According to Treki, if on the one hand, nuclear weapons have only been used once in the history of humankind, indeed with catastrophic effects, on the other hand, conventional weapons fuel conflicts every day around the world and constantly threaten international peace and security.

Moreover, the imbalance in conventional weapons capabilities “leads to threat perceptions and arms races, which in turn imperil regional and international peace and security”, he warned.

Meanwhile, and building on April 13-14 nuclear security summit in Washington, Ban proposed a series of high-level conferences to flesh out efforts to prevent terrorists from getting their hands on nuclear materials.

Although the landmark International Convention for the Suppression of Acts of Nuclear Terrorism was adopted by the General Assembly five years ago to the day, only 65 countries – barely a third of UN Member States – have ratified it.

“This is far from satisfactory,” Ban said, while underscoring the need for accurate accounting and transparency of all stockpiles of fissile materials and for a reliable international instrument to keep their production in check.

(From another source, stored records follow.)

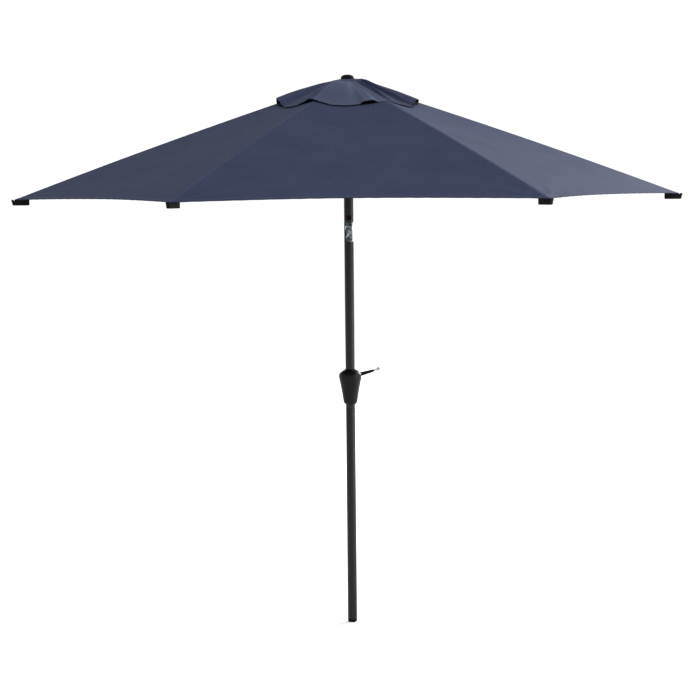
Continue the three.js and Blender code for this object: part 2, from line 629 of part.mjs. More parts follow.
// A cap's sole is level when the umbrella is open, and its lip holds the canopy's corner.
function addRibCap(group, number) {
  const inner = RIB_END_R - 71;
  const crown = CLOTH_LIFT - 2.1; // the canopy falls away on both sides of the rib
  const top = (radius) => onRib(alongRib(radius, crown), crown);
  const sole = onRib(alongRib(CANOPY_END_R))[1] - 10;
  const clothTop = onRib(alongRib(CANOPY_END_R, CLOTH_LIFT + CLOTH), CLOTH_LIFT + CLOTH)[1];
  const outline = outlineOf([
    [inner, sole + 2], [inner + 2, sole], [RIB_END_R - 9, sole], [RIB_END_R - 4, sole + 3],
    [RIB_END_R - 3, sole + 12], [RIB_END_R, clothTop - 5], [RIB_END_R, clothTop],
    [RIB_END_R - 4, clothTop + 1], [RIB_END_R - 10, clothTop - 2],
    [CANOPY_END_R + 1.2, top(CANOPY_END_R + 2)[1]], top(CANOPY_END_R - 4), top(inner + 1),
    [inner, top(inner)[1] - 2],
  ]);
  const seat = alongRib(RIB_END_R) - 16 + GAP;
  const channel = solid(ribTube(RIB_W + 0.7, RIB_H + 0.7, 4.8, 0, 900, seat));
  add(`rib_cap_${number}`, solid(plate(outline, -7.6, 7.6)).subtract(channel), blackNylon, group);
}

// ---- Canopy and vent cap -------------------------------------------------------------------------------

const HALF_PANEL = TURN / RIBS / 2;

// One rib's share of the canopy: half of the panel on each side of it.
function canopySector() {
  const rows = 6;
  const half = 3;
  const from = alongRib(CANOPY_INNER_R, CLOTH_LIFT);
  const to = alongRib(CANOPY_END_R, CLOTH_LIFT);
  return sheet(2 * half, rows, false, (i, j, up) => {
    const v = (i - half) / half; // -1 and 1 at the middles of the panels, 0 at the rib
    const cut = HEM_CUT * (2 * Math.abs(v) - v * v);
    const s = from + ((to - cut - from) * j) / rows;
    const [radius, z] = onRib(s, CLOTH_LIFT);
    const apothem = radius * Math.cos(HALF_PANEL);
    // Each side runs straight from the rib to the panel's middle, less a hair of room for its neighbour.
    const middle = Math.abs(v) * (1 - (0.6 * GAP) / (radius * Math.sin(HALF_PANEL)));
    const x = radius + (apothem * Math.cos(HALF_PANEL) - radius) * middle;
    const y = apothem * Math.sin(HALF_PANEL) * middle * Math.sign(v);
    return [x, y, z + (up ? CLOTH / Math.cos(RIB_SLOPE) : 0)];
  });
}

function ventCap() {
  const columns = 24;
  const rows = 5;
  const hole = 7;
  return sheet(columns, rows, true, (i, j, up) => {
    const a = (i * TURN) / columns;
    const between = (1 - Math.cos(RIBS * a)) / 2; // 0 over a rib, 1 at the middle of a panel
    const edge = VENT_R - 8 * between;
    const r = hole + ((edge - hole) * j) / rows;
    const f = Math.max(r, VENT_CLAMP_R) / edge;
    const drop = (VENT_DROP + VENT_SAG * between) * f - VENT_BULGE * between * 4 * f * (1 - f);
    return [r * Math.cos(a), r * Math.sin(a), VENT_APEX_Z - drop - (up ? 0 : CLOTH)];
  });
}

// ---- Assembly ------------------------------------------------------------------------------------------

addPoles();
addSnapButton();
addHousing();
addCrank();
addTiltJoint();
addHub();
add("hub_wire", wireRing(HUB_Z), zincSteel);
addRunner(RUNNER_Z);

for (let k = 0; k < RIBS; k++) {
  const arm = new THREE.Group();
  arm.rotation.z = (k * TURN) / RIBS;
  umbrella.add(arm);
  addRib(arm, k + 1);
  addStrut(arm, k + 1);
  addRibCap(arm, k + 1);
  add(`canopy_${k + 1}`, canopySector(), canopyCloth, arm);
}

add("vent_cap", ventCap(), canopyCloth);

export default umbrella;
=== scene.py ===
"""A six-rib patio umbrella with a crank and a push-button tilt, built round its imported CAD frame.

Sizes are in millimetres and scene units are metres. +Z is up, the pole's foot is the origin, and rib 1
points along +X.
"""

import math

import bmesh
import bpy
import numpy as np
from mathutils import Matrix, Vector


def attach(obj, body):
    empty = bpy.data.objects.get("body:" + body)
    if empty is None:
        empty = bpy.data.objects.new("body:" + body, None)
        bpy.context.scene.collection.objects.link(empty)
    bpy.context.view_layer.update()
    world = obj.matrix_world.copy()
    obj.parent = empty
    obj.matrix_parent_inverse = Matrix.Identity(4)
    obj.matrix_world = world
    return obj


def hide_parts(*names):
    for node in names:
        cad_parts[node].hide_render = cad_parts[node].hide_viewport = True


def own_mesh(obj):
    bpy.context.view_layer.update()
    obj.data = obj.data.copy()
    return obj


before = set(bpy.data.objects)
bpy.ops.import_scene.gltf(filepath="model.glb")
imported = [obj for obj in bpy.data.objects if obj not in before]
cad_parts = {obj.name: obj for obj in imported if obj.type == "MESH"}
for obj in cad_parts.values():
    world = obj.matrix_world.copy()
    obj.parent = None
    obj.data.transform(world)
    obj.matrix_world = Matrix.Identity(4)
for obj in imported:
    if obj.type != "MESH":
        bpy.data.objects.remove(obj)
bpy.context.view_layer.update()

# ---- Viewpoint -------------------------------------------------------------------------------
# A long lens stands nine metres off, at about head height, and looks a little down. It sees the canopy
# nearly edge on, from just above the rim, with the umbrella turned two degrees about its pole.

MM = 0.001
VIEW_DISTANCE = 9060
VIEW_HEIGHT = 1830
VIEW_TURN = math.radians(-2.0)
VIEW_PITCH = math.radians(85.445)
VIEW_ROLL = math.radians(-0.55)
FOCAL_LENGTH = 116

scene = bpy.context.scene
camera = bpy.data.objects.new("viewpoint", bpy.data.cameras.new("viewpoint"))
camera.data.lens = FOCAL_LENGTH
camera.data.clip_end = 2000
camera.matrix_world = (
    Matrix.Rotation(VIEW_TURN, 4, "Z")
    @ Matrix.Translation(Vector((0, -VIEW_DISTANCE, VIEW_HEIGHT)) * MM)
    @ Matrix.Rotation(VIEW_PITCH, 4, "X")
    @ Matrix.Rotation(VIEW_ROLL, 4, "Z")
)
scene.collection.objects.link(camera)
scene.camera = camera

# ---- Studio floor and light ------------------------------------------------------------------
# A wide floor of matt white paint under an even white sky. Large soft lights stand to the right and behind
# on the right, and a lower one lights the poles, so right-hand faces are the brightest.


def linear(colour):
    """An sRGB hex colour as linear red, green, blue and alpha."""
    parts = [int(colour[i : i + 2], 16) / 255 for i in (1, 3, 5)]
    return (*[p / 12.92 if p <= 0.04045 else ((p + 0.055) / 1.055) ** 2.4 for p in parts], 1)


def node(tree, kind, inputs=None, **settings):
    """Adds one node. settings are its own fields, and inputs are values or sockets by input name or number."""
    made = tree.nodes.new(kind)
    for name, value in settings.items():
        setattr(made, name, value)
    for key, value in (inputs or {}).items():
        if isinstance(value, bpy.types.NodeSocket):
            tree.links.new(value, made.inputs[key])
        else:
            made.inputs[key].default_value = value
    return made


def material(name):
    """An empty node material, as (material, node tree)."""
    made = bpy.data.materials.new(name)
    made.use_nodes = True
    made.node_tree.nodes.clear()
    return made, made.node_tree


def finished(tree, shader):
    """Ends a material's tree with its shader."""
    node(tree, "ShaderNodeOutputMaterial", {"Surface": shader.outputs[0]})


def place_light(name, place, aim, size, watts):
    """A round soft light at a place, facing what it is aimed at. Places and size are in metres."""
    light = bpy.data.lights.new(name, "AREA")
    light.shape = "DISK"
    light.size = size
    light.energy = watts
    made = bpy.data.objects.new(name, light)
    made.location = place
    made.rotation_euler = (Vector(aim) - Vector(place)).to_track_quat("-Z", "Y").to_euler()
    scene.collection.objects.link(made)


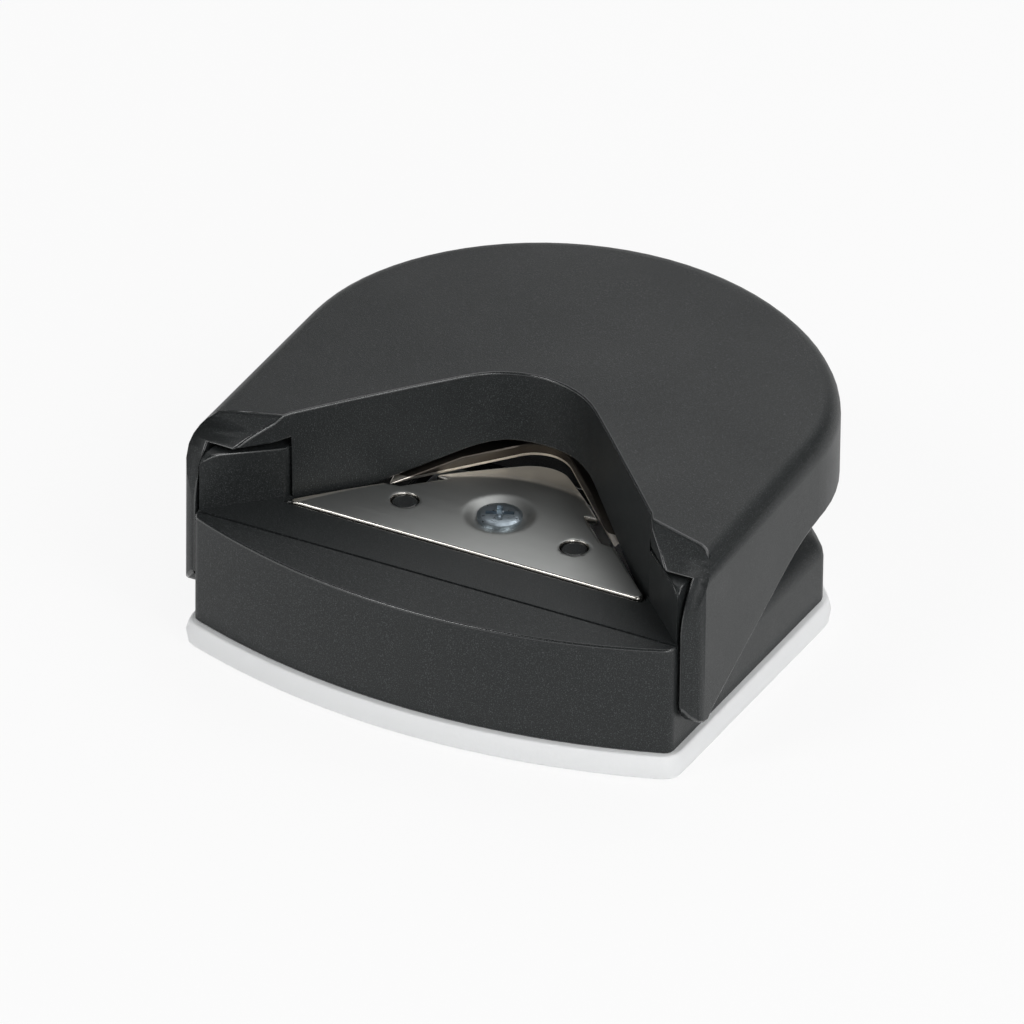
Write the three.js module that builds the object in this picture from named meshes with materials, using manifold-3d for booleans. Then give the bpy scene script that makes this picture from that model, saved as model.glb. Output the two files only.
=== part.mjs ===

“Without a verifiable and legally binding fissile material treaty, other efforts will amount to only half-measures,” he said, noting that he has repeatedly urged the Geneva-based Conference on Disarmament (CD) to immediately start negotiations on a treaty banning the production of fissile material for nuclear weapons or other nuclear explosive devices.

Death Goes On

In spite of all calls for freeing the world from the permanent threat of weapons of mass destruction, most of them produced and sold by U.S. and western European powers, the inexorable day-to-day realities are systematically ignored. 

These realities tell for instance that the one trillion dollars the world spends on weapons every single year would be more than enough to save the planet from climate change disasters, mostly caused by major arms manufacturers.

They also reveal that one of every six living persons on Earth, that’s a total of 1002 million people, either do not eat at all or are permanently hungry. 

Add to that the impacting fact that only one and half dollars per person and week would be enough to feed all hungry people and eradicate hunger from the face of the Planet Earth. 

No more than 44 billion dollars a year are required to feed one billion people who go hungry every year. This is only a fraction of one trillion dollars spent on weapons. 

Badriya Khan is a veteran political analyst.